Commercial boilers produce this because they *continously* inject water and increase the concentration of minerals by evaporation. They try to control it by "blowing down" some of the concentrated water before adding more fresh. As you *batch* boil, you can flush the system in between uses. If your water is too hard it will foam and cause "priming", basicllly water in your steam lines. You will still normally produce some slight "carry over" as you are producing initially 98% steam, 2% water droplets. However this can be negligible if you use softened or distilled water. Scale is basically a back to nature movement. Water contains minerals dissolved from rocks in its catchment area. When you boil the water off and add heat, you essentially metamorphise....rocks! Scale encrustations can be removed by freezing the metal to break the bond or chemically.

An important startup step, boil your water with the relief valve open for a few minutes to expell O2 (and Cl).
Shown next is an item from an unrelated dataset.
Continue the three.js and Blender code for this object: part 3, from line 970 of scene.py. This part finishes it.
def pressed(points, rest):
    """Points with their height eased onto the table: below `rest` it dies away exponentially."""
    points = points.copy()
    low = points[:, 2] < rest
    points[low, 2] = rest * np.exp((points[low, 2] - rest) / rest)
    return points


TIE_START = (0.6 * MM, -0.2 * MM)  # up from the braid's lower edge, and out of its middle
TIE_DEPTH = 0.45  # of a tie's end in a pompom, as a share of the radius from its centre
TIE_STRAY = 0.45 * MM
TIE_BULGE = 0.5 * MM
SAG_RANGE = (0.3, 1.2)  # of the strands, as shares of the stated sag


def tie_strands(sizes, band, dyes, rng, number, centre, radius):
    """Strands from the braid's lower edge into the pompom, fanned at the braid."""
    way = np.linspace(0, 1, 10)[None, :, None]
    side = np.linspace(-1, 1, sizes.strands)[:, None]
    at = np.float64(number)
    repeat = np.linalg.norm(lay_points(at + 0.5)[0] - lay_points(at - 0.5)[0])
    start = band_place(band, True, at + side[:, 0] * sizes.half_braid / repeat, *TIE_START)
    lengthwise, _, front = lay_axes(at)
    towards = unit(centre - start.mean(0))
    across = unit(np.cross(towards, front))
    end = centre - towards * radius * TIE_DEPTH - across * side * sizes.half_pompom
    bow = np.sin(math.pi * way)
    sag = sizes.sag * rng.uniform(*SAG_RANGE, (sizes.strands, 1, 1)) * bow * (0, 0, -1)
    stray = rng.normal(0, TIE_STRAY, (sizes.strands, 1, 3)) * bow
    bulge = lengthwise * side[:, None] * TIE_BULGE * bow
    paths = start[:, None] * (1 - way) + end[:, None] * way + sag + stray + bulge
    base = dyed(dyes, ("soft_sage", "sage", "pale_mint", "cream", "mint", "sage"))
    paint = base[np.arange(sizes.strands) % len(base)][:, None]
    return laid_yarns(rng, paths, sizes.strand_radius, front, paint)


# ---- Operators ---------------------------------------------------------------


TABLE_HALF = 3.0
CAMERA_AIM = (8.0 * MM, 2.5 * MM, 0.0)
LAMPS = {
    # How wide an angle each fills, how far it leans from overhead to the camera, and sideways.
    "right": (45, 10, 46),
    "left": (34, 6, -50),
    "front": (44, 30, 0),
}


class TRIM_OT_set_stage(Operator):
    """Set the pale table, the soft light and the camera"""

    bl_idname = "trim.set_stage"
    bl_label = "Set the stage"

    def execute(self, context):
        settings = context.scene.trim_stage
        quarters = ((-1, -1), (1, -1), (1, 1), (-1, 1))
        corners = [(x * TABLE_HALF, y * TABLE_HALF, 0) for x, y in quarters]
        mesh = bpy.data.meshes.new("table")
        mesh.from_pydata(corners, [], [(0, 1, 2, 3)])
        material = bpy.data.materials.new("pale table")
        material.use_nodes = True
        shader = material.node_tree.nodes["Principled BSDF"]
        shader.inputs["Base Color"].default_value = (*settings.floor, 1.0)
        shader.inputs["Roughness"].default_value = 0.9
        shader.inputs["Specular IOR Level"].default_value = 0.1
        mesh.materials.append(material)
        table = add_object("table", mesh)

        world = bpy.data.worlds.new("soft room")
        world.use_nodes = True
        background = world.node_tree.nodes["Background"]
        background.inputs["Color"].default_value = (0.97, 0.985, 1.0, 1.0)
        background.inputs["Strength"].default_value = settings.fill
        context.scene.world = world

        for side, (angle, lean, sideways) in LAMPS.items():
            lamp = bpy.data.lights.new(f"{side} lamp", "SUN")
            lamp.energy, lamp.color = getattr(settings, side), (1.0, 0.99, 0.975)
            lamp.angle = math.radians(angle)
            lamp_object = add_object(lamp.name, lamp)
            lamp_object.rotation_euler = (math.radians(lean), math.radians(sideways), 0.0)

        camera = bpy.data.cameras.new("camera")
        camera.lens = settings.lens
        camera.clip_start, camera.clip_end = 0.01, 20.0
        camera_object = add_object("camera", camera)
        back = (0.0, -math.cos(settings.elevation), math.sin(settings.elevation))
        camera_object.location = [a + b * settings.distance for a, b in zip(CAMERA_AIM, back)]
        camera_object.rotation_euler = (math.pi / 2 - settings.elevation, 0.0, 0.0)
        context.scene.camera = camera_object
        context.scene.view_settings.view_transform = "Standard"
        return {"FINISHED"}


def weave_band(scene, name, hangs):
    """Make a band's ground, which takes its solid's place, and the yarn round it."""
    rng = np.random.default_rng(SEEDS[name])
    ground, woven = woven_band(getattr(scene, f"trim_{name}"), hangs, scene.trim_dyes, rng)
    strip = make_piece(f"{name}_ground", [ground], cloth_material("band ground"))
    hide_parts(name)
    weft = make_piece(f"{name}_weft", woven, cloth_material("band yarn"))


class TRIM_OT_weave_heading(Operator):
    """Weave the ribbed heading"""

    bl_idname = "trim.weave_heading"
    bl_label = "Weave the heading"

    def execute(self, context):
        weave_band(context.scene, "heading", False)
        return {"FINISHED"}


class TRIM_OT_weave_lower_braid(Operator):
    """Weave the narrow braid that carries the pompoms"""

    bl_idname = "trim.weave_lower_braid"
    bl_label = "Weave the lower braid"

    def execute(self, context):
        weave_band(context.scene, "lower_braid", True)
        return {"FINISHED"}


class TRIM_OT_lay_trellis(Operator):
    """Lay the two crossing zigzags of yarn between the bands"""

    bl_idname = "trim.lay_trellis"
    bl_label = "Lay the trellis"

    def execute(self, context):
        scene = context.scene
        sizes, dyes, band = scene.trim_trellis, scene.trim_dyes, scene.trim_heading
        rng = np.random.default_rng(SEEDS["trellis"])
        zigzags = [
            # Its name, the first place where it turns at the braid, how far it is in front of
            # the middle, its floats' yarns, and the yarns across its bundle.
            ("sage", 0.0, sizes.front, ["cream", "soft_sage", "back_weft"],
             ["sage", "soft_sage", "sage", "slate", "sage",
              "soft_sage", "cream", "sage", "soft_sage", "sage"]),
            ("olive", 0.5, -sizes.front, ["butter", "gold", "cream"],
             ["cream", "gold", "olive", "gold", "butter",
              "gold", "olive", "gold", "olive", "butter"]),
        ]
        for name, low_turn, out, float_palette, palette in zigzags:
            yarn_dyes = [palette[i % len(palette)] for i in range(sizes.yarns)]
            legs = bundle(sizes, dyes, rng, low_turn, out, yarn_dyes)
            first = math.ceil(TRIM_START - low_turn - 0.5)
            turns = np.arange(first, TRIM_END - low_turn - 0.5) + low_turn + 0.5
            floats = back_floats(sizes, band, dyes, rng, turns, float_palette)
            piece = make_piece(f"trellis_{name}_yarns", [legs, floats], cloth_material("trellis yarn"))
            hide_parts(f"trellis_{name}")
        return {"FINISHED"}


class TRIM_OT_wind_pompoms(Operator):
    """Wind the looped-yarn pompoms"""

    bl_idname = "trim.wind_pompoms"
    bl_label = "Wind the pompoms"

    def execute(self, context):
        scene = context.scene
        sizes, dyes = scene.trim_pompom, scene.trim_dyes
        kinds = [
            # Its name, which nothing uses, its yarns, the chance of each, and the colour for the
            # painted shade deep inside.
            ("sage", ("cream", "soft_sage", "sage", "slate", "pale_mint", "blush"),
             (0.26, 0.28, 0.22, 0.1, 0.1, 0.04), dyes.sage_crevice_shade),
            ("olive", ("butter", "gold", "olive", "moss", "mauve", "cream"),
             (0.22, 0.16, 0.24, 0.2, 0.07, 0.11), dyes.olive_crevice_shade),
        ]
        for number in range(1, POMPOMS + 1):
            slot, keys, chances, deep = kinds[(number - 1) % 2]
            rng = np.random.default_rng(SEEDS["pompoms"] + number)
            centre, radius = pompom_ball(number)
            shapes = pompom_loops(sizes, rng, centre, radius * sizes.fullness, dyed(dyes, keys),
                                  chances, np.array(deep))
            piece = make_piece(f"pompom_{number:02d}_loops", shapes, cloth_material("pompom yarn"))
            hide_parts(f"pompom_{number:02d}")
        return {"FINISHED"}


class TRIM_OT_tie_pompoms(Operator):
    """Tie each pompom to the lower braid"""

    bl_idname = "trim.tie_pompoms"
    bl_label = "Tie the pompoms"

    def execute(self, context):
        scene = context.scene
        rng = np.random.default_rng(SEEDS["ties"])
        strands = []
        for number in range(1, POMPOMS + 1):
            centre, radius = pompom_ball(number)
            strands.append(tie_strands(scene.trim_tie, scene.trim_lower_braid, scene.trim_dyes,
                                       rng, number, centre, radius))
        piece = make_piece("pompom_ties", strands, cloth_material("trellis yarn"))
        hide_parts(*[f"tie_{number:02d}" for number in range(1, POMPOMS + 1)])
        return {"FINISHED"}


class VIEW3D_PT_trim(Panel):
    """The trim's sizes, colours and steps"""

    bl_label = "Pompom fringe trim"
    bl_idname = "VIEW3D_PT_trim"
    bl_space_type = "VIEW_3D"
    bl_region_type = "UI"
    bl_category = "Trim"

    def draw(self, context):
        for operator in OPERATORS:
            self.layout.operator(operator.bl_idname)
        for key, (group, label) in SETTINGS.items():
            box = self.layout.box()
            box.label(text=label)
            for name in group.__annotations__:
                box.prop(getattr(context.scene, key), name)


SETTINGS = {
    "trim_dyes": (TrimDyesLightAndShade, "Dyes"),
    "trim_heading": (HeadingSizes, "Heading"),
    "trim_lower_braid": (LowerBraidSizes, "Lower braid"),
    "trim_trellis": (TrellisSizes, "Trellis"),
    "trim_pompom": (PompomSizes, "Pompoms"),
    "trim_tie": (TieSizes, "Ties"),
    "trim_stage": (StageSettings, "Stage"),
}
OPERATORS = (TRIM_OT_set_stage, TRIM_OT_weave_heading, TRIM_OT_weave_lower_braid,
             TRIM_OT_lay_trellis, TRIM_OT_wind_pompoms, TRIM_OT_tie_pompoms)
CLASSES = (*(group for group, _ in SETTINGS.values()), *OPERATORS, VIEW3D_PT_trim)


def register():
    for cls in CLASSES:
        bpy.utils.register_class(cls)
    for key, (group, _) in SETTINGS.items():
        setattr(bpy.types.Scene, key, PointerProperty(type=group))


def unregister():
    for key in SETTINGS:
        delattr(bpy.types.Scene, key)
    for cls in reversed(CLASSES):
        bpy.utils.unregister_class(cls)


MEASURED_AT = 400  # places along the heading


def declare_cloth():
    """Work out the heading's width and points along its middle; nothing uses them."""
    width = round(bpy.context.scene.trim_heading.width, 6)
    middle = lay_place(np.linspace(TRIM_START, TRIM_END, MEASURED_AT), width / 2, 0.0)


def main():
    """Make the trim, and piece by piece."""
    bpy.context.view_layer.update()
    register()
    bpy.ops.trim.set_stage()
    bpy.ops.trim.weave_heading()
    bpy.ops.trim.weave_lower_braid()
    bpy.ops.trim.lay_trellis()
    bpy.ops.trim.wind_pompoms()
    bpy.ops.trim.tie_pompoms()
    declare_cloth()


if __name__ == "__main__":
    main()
This will otherwise corrode your system and HSA your wort.

How big a pressure cooker do I need?

If boiling, to boil 100 litres for 90 minutes needs about 15% wort volume in kg's steam. A pressure cooker of 20% of wort volume would do even this demanding job. For mashing only, an even smaller one would do.

How big a burner?

The example in the first part gives you a tool for calculating your scale. Remember the hottest part of the flame is the tip of it.

What if my plumbing leaks?

Don't look for leaks with anything but a rolled up newspaper. (this is the professional method since Stevenson) If they are high pressure they will shred the headlines and not your hand! If they are low pressure they will condense and cook the paper and not your hand! The connections in this system should be all threaded gas fittings or metal compression seals. No household type plastic ones of threadseal(unless teflon).
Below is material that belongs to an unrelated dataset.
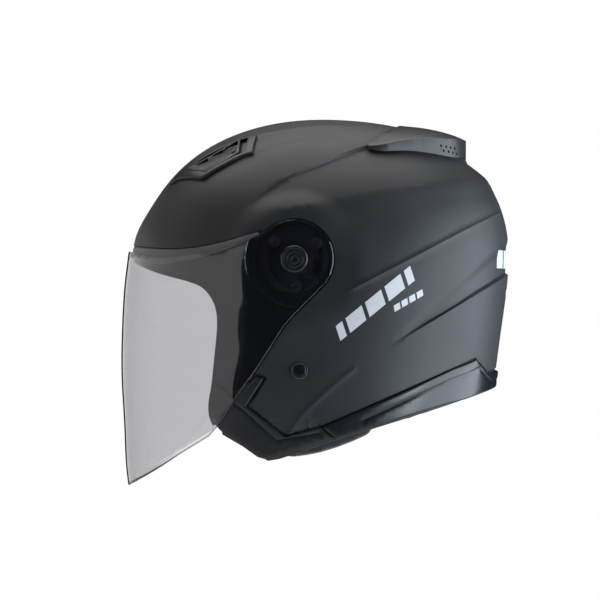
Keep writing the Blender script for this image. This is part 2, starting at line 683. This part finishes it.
VENT_AT = np.array([60.0, 59.0, 72.71])
VENT_OUT = np.array([0.48767, 0.43911, 0.75456])
VENT_BACK = np.array([-0.87291, 0.23112, 0.42965])
VENT_UP = np.cross(VENT_OUT, VENT_BACK)
VENT_WINDOW = [(-23.4, 7.0), (-6, -13.6), (-0.7, -13.5), (27.6, -8.2), (28.7, 14.1), (-23.4, 7.5)]
INTAKE_EDGE = [(-14, 4.5), (-8, -3), (20, 0), (21, 9)]


def vent_uv(p):
    rel = p - VENT_AT
    return rel @ VENT_BACK, rel @ VENT_UP, rel @ VENT_OUT


def cut_finely(ring, step):
    """The closed ring as points about one step apart, the first one not repeated."""
    closed = list(ring) + [ring[0]]
    return [(ua + (ub - ua) * i / n, va + (vb - va) * i / n) for (ua, va), (ub, vb) in zip(closed, closed[1:])
            for n in [max(1, int(hypot(ub - ua, vb - va) / step))] for i in range(n)]


def vent_line(ring):
    """A closed line of the vent plane as disc points."""
    q = np.array([VENT_AT + VENT_BACK * u + VENT_UP * v for u, v in cut_finely(ring, 0.8)])
    q = np.vstack([q, q[:1]])
    return np.stack(to_disc(q[:, 0], q[:, 1], q[:, 2]), -1)


# ---------------------------------------------------------------- outer shell
def ramp(value, width):
    """0 outside, 1 once the value has passed the width, smooth between."""
    return fade(value / width)


SKIRT_GROOVE = [(-20.0, -121.7), (-133.3, -73.0), (-143.0, -83.5), (-150, -81.9), (-200, -81.3)]
SCOOP_RING = chain(SCOOP_UPPER, SCOOP_LOWER)
CHANNEL_RING = chain(CHANNEL_UPPER, CHANNEL_LOWER)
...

What are the effects of steam?

Many of the harsher flavours of beer come from overheating of the boundary layer between a hot metal wall and your wort. Steam injection doesn't have a heating boundary at all.
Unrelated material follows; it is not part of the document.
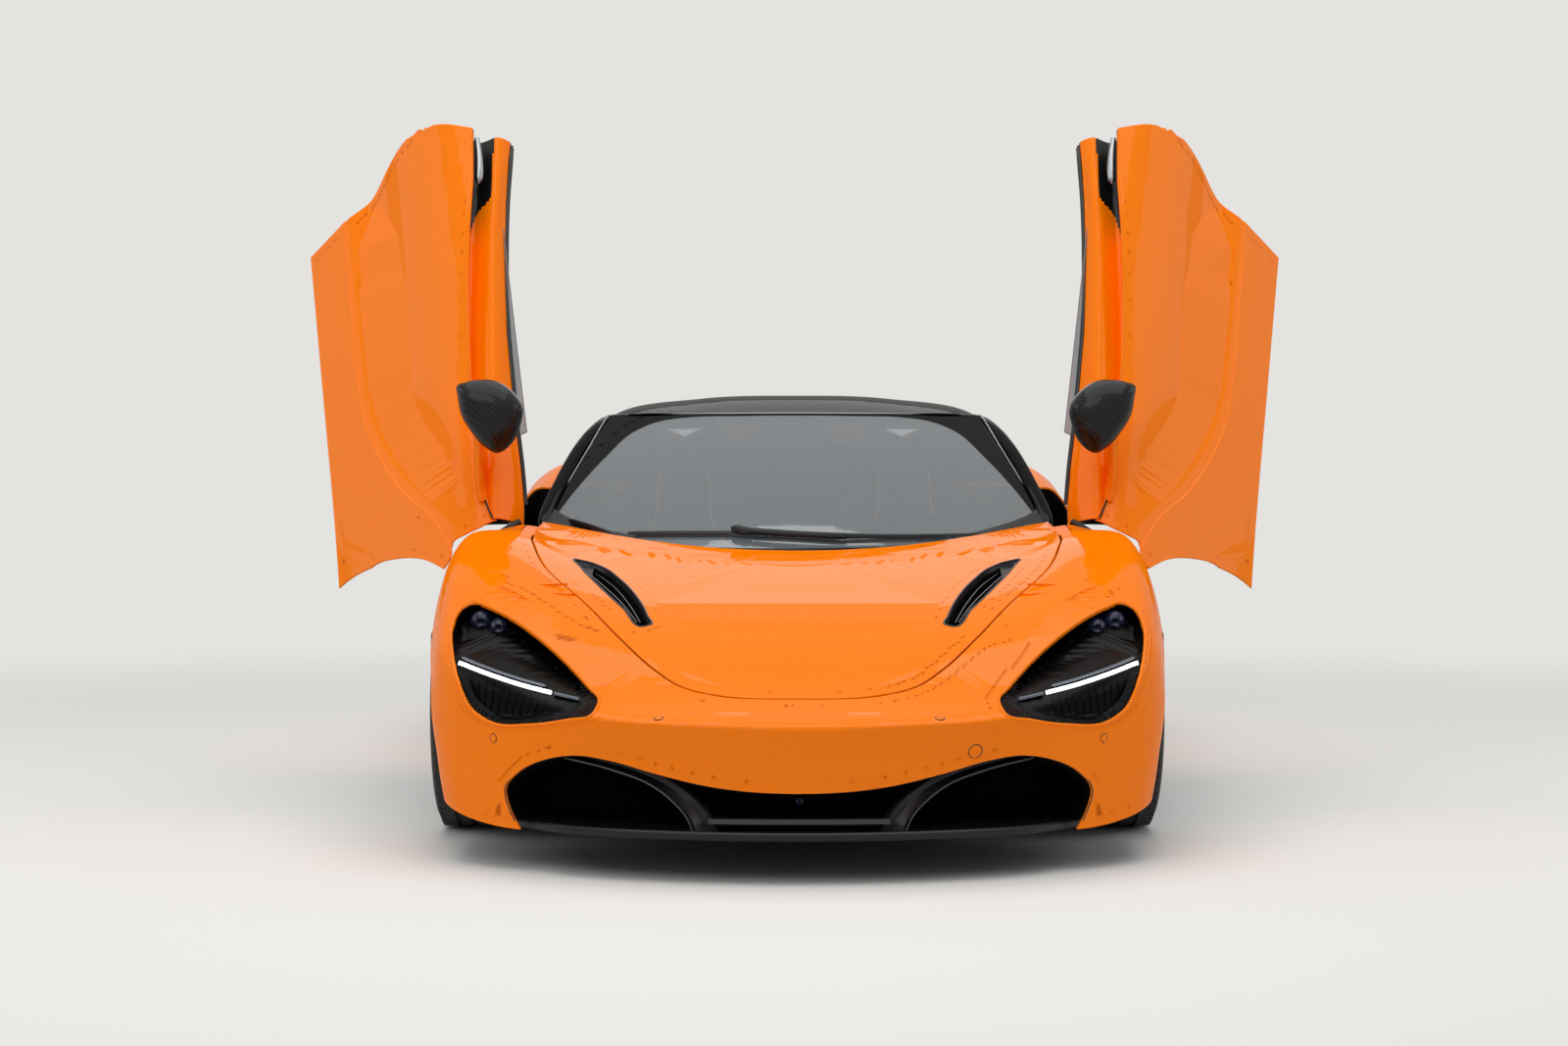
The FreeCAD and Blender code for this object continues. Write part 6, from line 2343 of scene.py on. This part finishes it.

This problem could be in your RIMS unit, mash tun or kettle. Such flavours and colouring are often desirable, some people throw white hot rocks in their wort to get these reactions! However, these Maillard (browning) and Caramel reactions not easy to control at this interface (scorching) and I think are best controlled is seperate decoctions. Steam injected into another pressure cooker of decoction is my preferred method. A RIMS unit of a steam injection manifold inside the recirculating pipe is an idea of mine. If the pump was below the injection point (to avoid cavitation), the pump speed would be irrelevant to scorching, allowing very light recirculation. Just a recirculating pump with a normal mash injection manifold would give exactly the same result.

If steam is injected into a unstirred settled mash from beneath the grain bed, it temporarily heats the bed to 80c -> 90C before dissapating into the thinner parts. This gelatinises the starch globules well without a decoction of the colour increase of a decoction. Rapid and complete conversion is enhanced.

In conclusion, steam is powerful and precise, a gentle heating method but dangerous without proper understanding. I urge you to get a competent engineer to check your constructions if you harness it's power.

Charlie (Brisbane, Australia)